Seeking a PATH to Reform at the Port Authority of NY and NJ - TransitCenter
Governance
May 1, 2014
Seeking a PATH to Reform at the Port Authority of NY and NJ
Photo - Wikimedia Commons.

Photo – Wikimedia Commons.

The Port Authority of New York and New Jersey (PANYNJ)—a 90-year-old public authority which reports to the Governors of both states and runs an empire of tunnels, bridges, real estate (including the World Trade Center), seaports, airports, and more—is under the public spotlight. While the scrutiny was originally provoked by the Christie Administration’s traffic-causing scandal, all of the Port Authority’s business lines have now been thrust into public awareness and review. That includes the Port Authority Trans-Hudson (PATH) passenger rail operation that links Newark, Harrison, Jersey City and Hoboken in New Jersey with the island of Manhattan in New York.

PANYNJ took over the privately owned, bankrupt PATH in the 1960s, but only because of a classic political trade: the leaders of New York agreed to bail out PATH for New Jersey commuters, and the leaders of New Jersey agreed that the Port Authority could build the World Trade Center to bail out the lower Manhattan commercial real estate market. Some might consider this accommodation the PANYNJ’s original sin, because ever since many of the agency’s spending decisions have been characterized by bi-state deal-making that values reciprocal benefit instead of joint benefit. Rather than working for the mutual interests of a unified region as intended, the agency sometimes has been working for the separate interests of the two halves of the region.

Because of that strange parentage, PATH has always had the whiff of a waifish orphan about it. A significant transit agency run by an organization dominated by maritime docks and airports, it is an oddball in its own family. Meanwhile, it is not affiliated with its dominant peers, NJ Transit and New York City Transit, whose connections are essential for many trips. Its distinct status provides an opportunity to compare the relative efficiency of multiple transit agencies working in the same region.

Last week, the respected civic group Citizens Budget Commission issued their report about the PATH. Some of their findings were quite illuminating, while other issues, particularly about underlying costs and relative efficiencies, were left unexamined. Some of the key points:

  • PATH ridership has been growing, in part because both the population of northern New Jersey and the portion of the population that commutes into Manhattan is growing.
  • PATH recovers a smaller percentage of its costs from fares (31%) than most large transit agencies do, and significantly less than the New York City bus and subway system does.
  • Despite that growing ridership and low farebox recovery ratio – which suggest some consumer elasticity – PATH fares have been held relatively low, often lagging behind fare increases in New York City or some trans-Hudson bus routes, and way below the trans-Hudson ferries.
  • Alone among major transit agencies, PATH receives no direct taxpayer support, because its non-fare revenue (69%) consists of a cross-subsidy from other PANYNJ business lines, chiefly the surplus from tolls on the Port Authority’s bridges and tunnels.
  • PATH’s per-unit operating costs are higher than those of comparable agencies, though the report does not investigate the causes of that difference.
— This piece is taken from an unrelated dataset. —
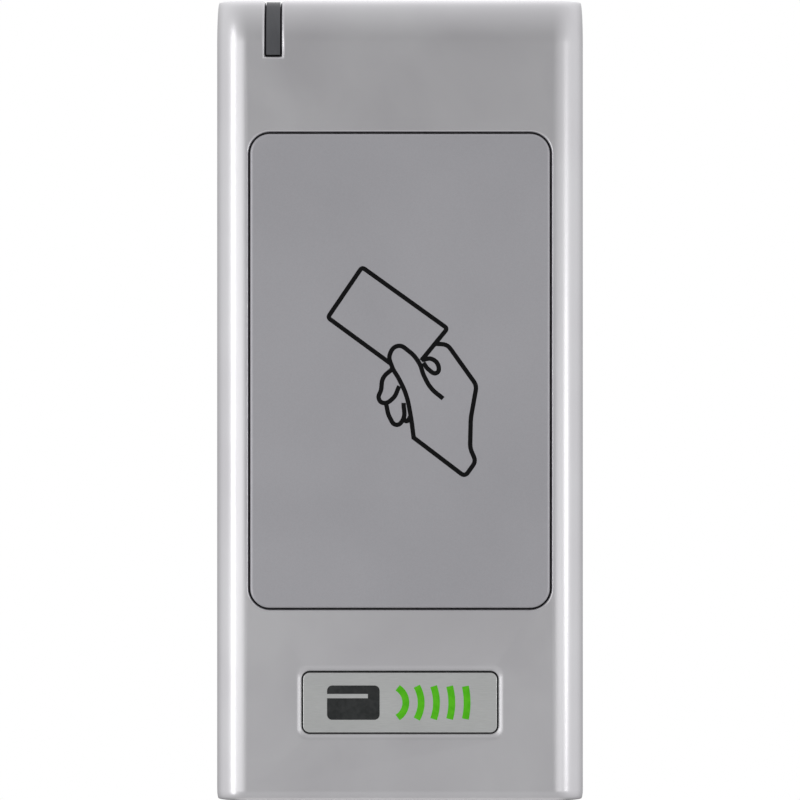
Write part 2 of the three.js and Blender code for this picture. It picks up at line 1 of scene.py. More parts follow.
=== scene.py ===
# %% [markdown]
# # A card reader for a door
# This lesson dresses a slim metal card reader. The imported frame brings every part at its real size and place:
# a cast housing with a card window, a badge and a light bar, and behind it a wall plate, a board and a cover.
# Blender adds what the eye looks for: soft cast edges, printed ink, satin metal, paint, rubber and foil.
# Everything is in metres, +Z is up, and the reader faces -Y with the wall at y = 0.

# %% Load the frame
import json
import math
import bmesh
import bpy
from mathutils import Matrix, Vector


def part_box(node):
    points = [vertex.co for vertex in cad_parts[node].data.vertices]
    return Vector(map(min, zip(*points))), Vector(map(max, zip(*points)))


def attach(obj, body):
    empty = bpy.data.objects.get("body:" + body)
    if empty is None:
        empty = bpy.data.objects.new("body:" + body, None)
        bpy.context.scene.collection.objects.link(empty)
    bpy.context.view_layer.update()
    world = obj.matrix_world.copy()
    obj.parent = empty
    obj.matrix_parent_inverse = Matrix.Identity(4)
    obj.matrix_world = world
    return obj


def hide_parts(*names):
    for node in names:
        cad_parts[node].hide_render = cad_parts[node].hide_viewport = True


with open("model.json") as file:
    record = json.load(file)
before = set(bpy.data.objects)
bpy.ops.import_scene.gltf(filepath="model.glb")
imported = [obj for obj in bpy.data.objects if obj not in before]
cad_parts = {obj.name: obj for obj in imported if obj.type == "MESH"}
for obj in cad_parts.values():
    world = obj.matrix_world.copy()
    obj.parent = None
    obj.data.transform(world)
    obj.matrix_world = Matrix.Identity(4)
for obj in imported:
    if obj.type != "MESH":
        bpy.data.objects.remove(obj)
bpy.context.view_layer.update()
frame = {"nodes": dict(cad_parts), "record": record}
MM = 0.001

# %% [markdown]
# ## The view
# The reader is seen square on, through a long lens, so that its sides and top stay out of sight. The camera
# stands where the housing fills the picture from edge to edge, which leaves a hair of white round it.

# %% Camera
LENS = 200  # millimetres, on a 36 mm sensor
SENSOR = 36
PICTURE_OVER_HOUSING = 1.0037  # the picture's height over the housing's

housing_low, housing_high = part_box("front_housing")
housing_height = housing_high.z - housing_low.z
widest_y = housing_low.y + 4 * MM  # where the round sides end
camera_distance = PICTURE_OVER_HOUSING * housing_height * LENS / SENSOR

bpy.ops.object.camera_add(
    location=(0, widest_y - camera_distance, (housing_low.z + housing_high.z) / 2),
    rotation=(math.radians(90), 0, 0),
)
camera = bpy.context.object
camera.data.lens = LENS
camera.data.sensor_width = SENSOR
camera.data.clip_start = 10 * MM
camera.data.clip_end = 10
bpy.context.scene.camera = camera
print(f"camera {camera_distance:.3f} m in front of the housing")

# %% [markdown]
# ## The studio
# Satin metal shows what stands round it. A narrow lamp at each side makes the bright line that runs down a
# round edge, and a wide one beside it fades that line out towards the front. Everything else that the metal
# mirrors is the room: quiet grey behind the camera, brighter to the sides, and brightest above, which lights
# the top edge. A pale disc far below is the floor of a thing that hangs on a wall.

# %% Lamps
def add_lamp(name, place, size, power):
    """Adds an area lamp at a place in metres, of that width and height, that faces the reader."""
    bpy.ops.object.light_add(type="AREA", location=place)
    lamp = bpy.context.object
    lamp.name = name
    lamp.data.shape = "RECTANGLE"
    lamp.data.size, lamp.data.size_y = size
    lamp.data.energy = power
    lamp.rotation_mode = "QUATERNION"
    lamp.rotation_quaternion = (-Vector(place)).to_track_quat("-Z", "Y")
    return lamp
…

Some of these findings reflect sound policy: keeping fares low for transit riders, and using tolls from autos in part to do so, is generally a good thing. But the allocation of burdens and benefits in this situation is the random result of institutional ownership rather than demand management or a calculated capture of the automobile’s externalities.

Some of the CBC’s recommendations to rationalize the governance and financing of PATH make sense, but will be politically very difficult to achieve. They suggest transferring ownership of PATH to NJ Transit, which runs most other public transit in the Garden State, a move that certainly makes sense in terms of seamless service and coherent planning. Aside from the reality that Governor Christie is already under-funding NJ Transit, the prospects of adding another $400 million in annual deficit to that agency would not be attractive to New Jersey even in the best of times. CBC also suggests some general taxes in northern New Jersey and perhaps New York City be directed to PATH. Again, a logical step and one that is standard practice for other transit systems, but one that political leaders are likely to resist, especially as long as they can have the PANYNJ pay the bills instead.

In the meantime, the CBC report raises other issues that are worthy of a deeper dig. If PATH’s operating costs are above the industry norm, why? If PATH’s capital plan is dominated by projects that are less about mobility for local residents and more about enhancing the real estate value of the World Trade Center or access to PANYNJ’s Newark Airport (which is already served by NJ Transit), could more transparent decision-making (not a PANYNJ hallmark) lead to better decisions? And, perhaps most importantly, if we can all agree that more rail capacity across the Hudson is important to both states – which have not added a new rail crossing since 1911 – then what is the best way to fund and deliver that new crossing?